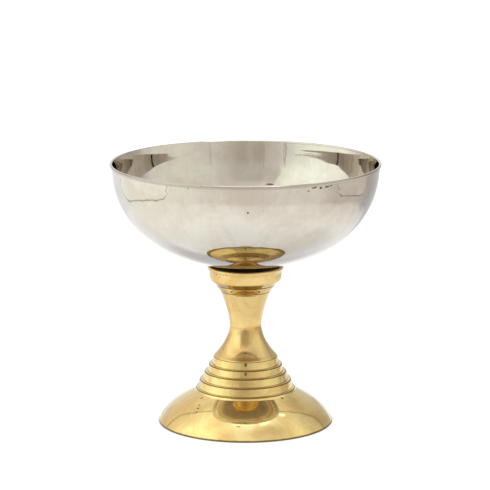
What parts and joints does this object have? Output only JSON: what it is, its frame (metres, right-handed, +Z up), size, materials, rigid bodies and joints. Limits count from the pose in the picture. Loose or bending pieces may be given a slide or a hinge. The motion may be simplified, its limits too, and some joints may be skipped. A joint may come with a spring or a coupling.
{
  "type": "communion chalice",
  "caption": "Low, wide communion chalice: a spun white-metal bowl that screws onto a turned brass stand with a waisted stem, stacked step rings and a domed foot.",
  "frame": {"origin": "centre of the plane that the foot stands on", "axes": "+Z up along the axis that every piece is turned about; X and Y are equivalent"},
  "size_m": [0.15, 0.15, 0.1467],
  "materials": {
    "bowl_metal": "polished, slightly clouded",
    "fixing_metal": "turned, unpolished",
    "steel": "threaded, zinc plated",
    "collar_brass": "polished, small pits",
    "stem_brass": "polished, fine turning lines",
    "ring_brass": "polished, dark tarnish in the joints",
    "foot_brass": "polished, a few pits",
    "washer_brass": "dull"
  },
  "bodies": {
    "stand": {"collar": "collar_brass", "neck_ring": "stem_brass", "stem": "stem_brass", "step_ring_1": "ring_brass", "step_ring_2": "ring_brass", "step_ring_3": "ring_brass", "step_ring_4": "ring_brass", "foot": "foot_brass", "tie_rod": "steel", "foot_washer": "washer_brass", "lock_washer": "steel", "foot_nut": "steel"},
    "thread": {"bowl_stud": "steel"},
    "cup": {"bowl": "bowl_metal", "bowl_boss": "fixing_metal"}
  },
  "joints": [
    {"name": "cup_rise", "type": "slide", "parent": "stand", "child": "thread", "axis": [0, 0, 1], "range_m": [0, 0.008]},
    {"name": "cup_unscrew", "type": "hinge", "parent": "thread", "child": "cup", "pos_m": [0, 0, 0.0885], "axis": [0, 0, 1], "range_deg": [0, 2304]}
  ],
  "couplings": [
    {"joint": "cup_rise", "follows": "cup_unscrew", "m_per_rad": 0.00019894}
  ]
}
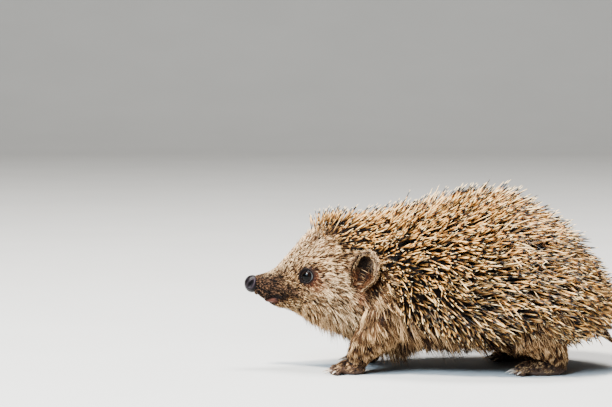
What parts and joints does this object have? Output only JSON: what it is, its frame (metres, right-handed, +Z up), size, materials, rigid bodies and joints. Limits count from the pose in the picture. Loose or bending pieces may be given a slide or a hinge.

◆ ◆ ◆

GIVEN INSTRUCTION: Repeat each record in full; every line must match exactly.

SOLUTION TO THE PROBLEM:
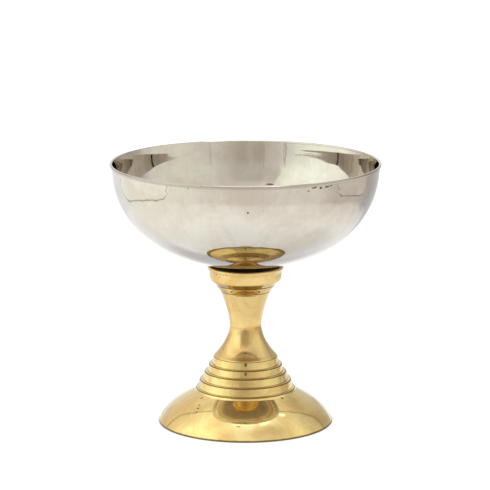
What parts and joints does this object have? Output only JSON: what it is, its frame (metres, right-handed, +Z up), size, materials, rigid bodies and joints. Limits count from the pose in the picture. Loose or bending pieces may be given a slide or a hinge. The motion may be simplified, its limits too, and some joints may be skipped. A joint may come with a spring or a coupling.
{
  "type": "communion chalice",
  "caption": "Low, wide communion chalice: a spun white-metal bowl that screws onto a turned brass stand with a waisted stem, stacked step rings and a domed foot.",
  "frame": {"origin": "centre of the plane that the foot stands on", "axes": "+Z up along the axis that every piece is turned about; X and Y are equivalent"},
  "size_m": [0.15, 0.15, 0.1467],
  "materials": {
    "bowl_metal": "polished, slightly clouded",
    "fixing_metal": "turned, unpolished",
    "steel": "threaded, zinc plated",
    "collar_brass": "polished, small pits",
    "stem_brass": "polished, fine turning lines",
    "ring_brass": "polished, dark tarnish in the joints",
    "foot_brass": "polished, a few pits",
    "washer_brass": "dull"
  },
  "bodies": {
    "stand": {"collar": "collar_brass", "neck_ring": "stem_brass", "stem": "stem_brass", "step_ring_1": "ring_brass", "step_ring_2": "ring_brass", "step_ring_3": "ring_brass", "step_ring_4": "ring_brass", "foot": "foot_brass", "tie_rod": "steel", "foot_washer": "washer_brass", "lock_washer": "steel", "foot_nut": "steel"},
    "thread": {"bowl_stud": "steel"},
    "cup": {"bowl": "bowl_metal", "bowl_boss": "fixing_metal"}
  },
  "joints": [
    {"name": "cup_rise", "type": "slide", "parent": "stand", "child": "thread", "axis": [0, 0, 1], "range_m": [0, 0.008]},
    {"name": "cup_unscrew", "type": "hinge", "parent": "thread", "child": "cup", "pos_m": [0, 0, 0.0885], "axis": [0, 0, 1], "range_deg": [0, 2304]}
  ],
  "couplings": [
    {"joint": "cup_rise", "follows": "cup_unscrew", "m_per_rad": 0.00019894}
  ]
}
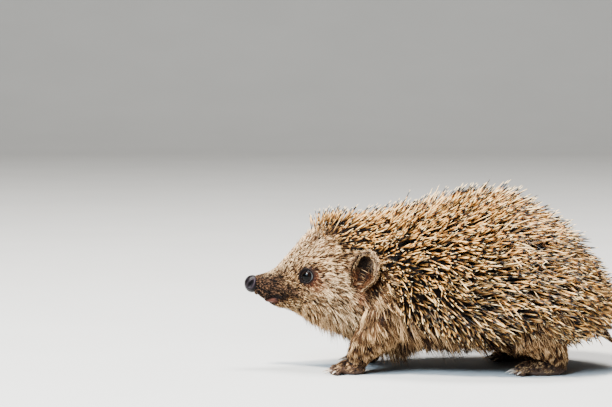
What parts and joints does this object have? Output only JSON: what it is, its frame (metres, right-handed, +Z up), size, materials, rigid bodies and joints. Limits count from the pose in the picture. Loose or bending pieces may be given a slide or a hinge.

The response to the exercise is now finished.